Nonetheless, there is cause for measured optimism. Five years after the #OscarsSoWhite hashtag trended, a night of historic wins vindicated the push to make the awards more inclusive. Chloé Zhao was the second woman ever to win best director, and the first woman of color. 32% of the of the Oscar nominees were women, the highest percentage ever nominated. In all, a record setting 9 acting nominees were people of color.

The landmark year for diversity is to be applauded, as the industry has had to reckon with its past racist and sexist practices. There is more work to be done, but these milestones are a good start.

As part of this initiative, the Academy pledged to formally implement diversity standards by 2025. Academy and Aperture 2025 will advance inclusivity internally, within the voting ranks, and the industry at large.

Given that procedural and cultural changes are afoot, it begs the question: should the number of categories also be increased, to accommodate artistic diversity? Perhaps the world’s oldest and most prestigious entertainment awards show is due for a renovation.

The announcement of the “Outstanding Achievement in Popular Film” category in 2018 was the first attempt at bridging the disconnect between the audience’s changing tastes and narrow tent of films favored by the Academy. The designation sparked backlash and was quickly rescinded but the movement to widen the pool of candidates deserves a closer look.

Adopting new categories would diversify the type of films honored, and award creatives, like Tyler Perry and Jackie Chan, who are overlooked by critics but beloved by audiences. The teams behind blockbuster comedy, sci-fi, and superhero films would finally be eligible to compete for the golden statuette. No longer would auteurs need wait until the twilight of their careers to receive an honorary Oscar in recognition of their genre defying works.

Expanded categories would also recognize excellence in the technical aspects of storytelling, introducing the audience to the artisans making movie magic. These performers deserve their moment in the spotlight.

Voiceover performances have yet to be singled out at the Oscars, although Best Animated Film, in which voice work plays an essential role, was added in 2002. Voiceovers are the tour guide in documentaries and narrative fiction, conveying mood, tone, and forging intimacy with the audience. An award for “Best Voice Performance” would pay tribute to the artists who portray emotion without facial expressions or body language.

Fight choreography and stunt work are an art form. Highly coordinated sequences, often choreographed by seasoned stunt actors themselves, must be executed safely and realistically. Considering that the blockbuster list is dominated by action films, it’s high time that stunt actors, whose dangerous work elevate and sell the film, are given their due.

Intimacy Coordination could be folded into the Best Stunt Coordination category, or it could stand alone.  A relatively new discipline, demand for Intimacy Coordinators skyrocketed in the wake of the #metoo movement. Intimacy Coordinators function as choreographers for intimate and/or emotionally demanding scenes and as advocates for adult and minor actors. These movement coaches act as liaisons between directors and actors, helping authentically deliver memorable performances.
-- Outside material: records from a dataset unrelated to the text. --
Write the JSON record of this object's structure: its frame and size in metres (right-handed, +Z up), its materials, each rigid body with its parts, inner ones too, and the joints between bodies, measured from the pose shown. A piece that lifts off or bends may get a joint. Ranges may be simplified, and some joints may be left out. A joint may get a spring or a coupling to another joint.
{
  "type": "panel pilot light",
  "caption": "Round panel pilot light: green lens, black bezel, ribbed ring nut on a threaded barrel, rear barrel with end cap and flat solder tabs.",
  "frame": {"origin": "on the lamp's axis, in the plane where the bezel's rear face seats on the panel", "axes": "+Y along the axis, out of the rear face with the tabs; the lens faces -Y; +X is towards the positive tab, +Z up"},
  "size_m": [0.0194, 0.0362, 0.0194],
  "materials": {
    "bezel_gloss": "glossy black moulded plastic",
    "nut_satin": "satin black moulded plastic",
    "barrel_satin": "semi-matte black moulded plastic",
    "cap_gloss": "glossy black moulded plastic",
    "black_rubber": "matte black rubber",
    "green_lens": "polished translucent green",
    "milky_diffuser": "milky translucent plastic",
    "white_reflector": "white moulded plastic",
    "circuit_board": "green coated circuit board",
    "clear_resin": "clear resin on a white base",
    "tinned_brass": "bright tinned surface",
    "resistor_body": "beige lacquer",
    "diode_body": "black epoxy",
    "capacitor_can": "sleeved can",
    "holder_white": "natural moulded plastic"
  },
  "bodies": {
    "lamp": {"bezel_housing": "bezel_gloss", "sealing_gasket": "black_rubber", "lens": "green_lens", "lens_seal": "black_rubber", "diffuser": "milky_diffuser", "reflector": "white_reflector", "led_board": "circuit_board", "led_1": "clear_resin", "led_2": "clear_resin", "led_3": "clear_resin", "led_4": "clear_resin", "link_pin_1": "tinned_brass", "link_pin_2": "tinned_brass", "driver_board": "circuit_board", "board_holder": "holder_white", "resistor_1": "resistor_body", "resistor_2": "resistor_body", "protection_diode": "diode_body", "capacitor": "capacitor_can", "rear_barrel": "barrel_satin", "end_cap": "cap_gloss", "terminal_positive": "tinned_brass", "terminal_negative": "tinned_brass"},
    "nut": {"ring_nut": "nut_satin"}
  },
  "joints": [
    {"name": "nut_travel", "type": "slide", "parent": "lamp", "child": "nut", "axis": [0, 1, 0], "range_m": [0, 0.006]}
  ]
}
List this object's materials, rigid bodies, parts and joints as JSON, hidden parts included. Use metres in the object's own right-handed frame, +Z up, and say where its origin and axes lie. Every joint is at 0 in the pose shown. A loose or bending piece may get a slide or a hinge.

On April 29, 2021, SAG-AFTRA president Gabrielle Carteris announced the first industrywide accreditation for intimacy coordinator training programs and registry, and an app that will allow members to report harassment. This initiative underscores the important role that Intimacy Coordinators play in safely crafting realistic intimacy on stage and screen.

As the American award season comes to a close, the Academy might consider a plot twist; honoring Hollywood’s unsung talent in next year’s ceremony. Including a wider range of voices could revitalize viewership as seasoned veterans and breakout performers finally receive their Oscar nod.